Effective community schools can be found all over the country. In one of the most high-poverty areas of Los Angeles, there is a community school where 99 percent of high school graduates go to college. In Austin, two struggling schools went from the brink of closure to becoming two of the highest performing schools in the city. In Cincinnati, students receiving support services like tutoring, mentoring, college access, and after-school enrichment saw higher gains in reading and math scores than those who did not receive these services.

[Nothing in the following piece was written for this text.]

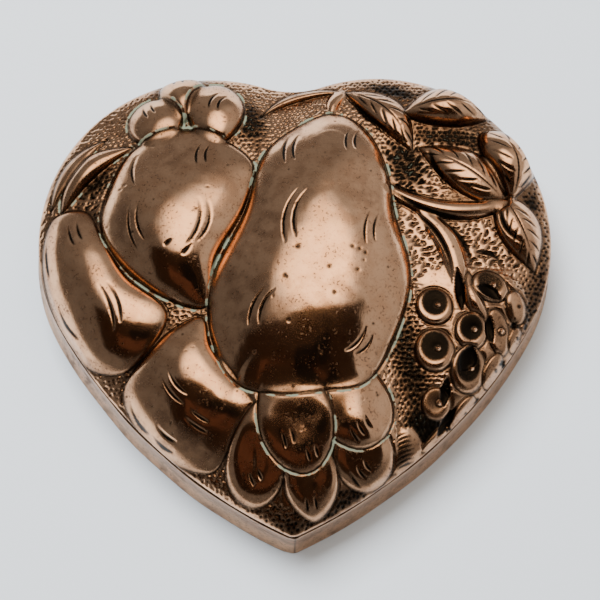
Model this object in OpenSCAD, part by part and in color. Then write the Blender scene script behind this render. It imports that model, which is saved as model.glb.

We cannot expect our children to succeed academically if they come to school hungry, sick, or too traumatized to learn.

- Mayor Jim Kenney -

Goals

Mayor Kenney has committed to creating 25 community schools during his first term in office. The following schools have been selected as the first cohort of community schools:
  1. William Cramp Elementary School
  2. Murrell Dobbins CTE High School
  3. F.S. Edmonds Elementary School
  4. Edward Gideon Elementary School
  5. Kensington Health Sciences Academy
  6. Logan Elementary School
  7. Southwark Elementary School
  8. South Philadelphia High School
  9. Tilden Middle School

To learn more about the needs and priorities identified by each school, visit our collection of community schools plans.

An application will be released in early 2017 for schools interested in joining the second cohort of community schools. These schools will be selected by Spring 2017.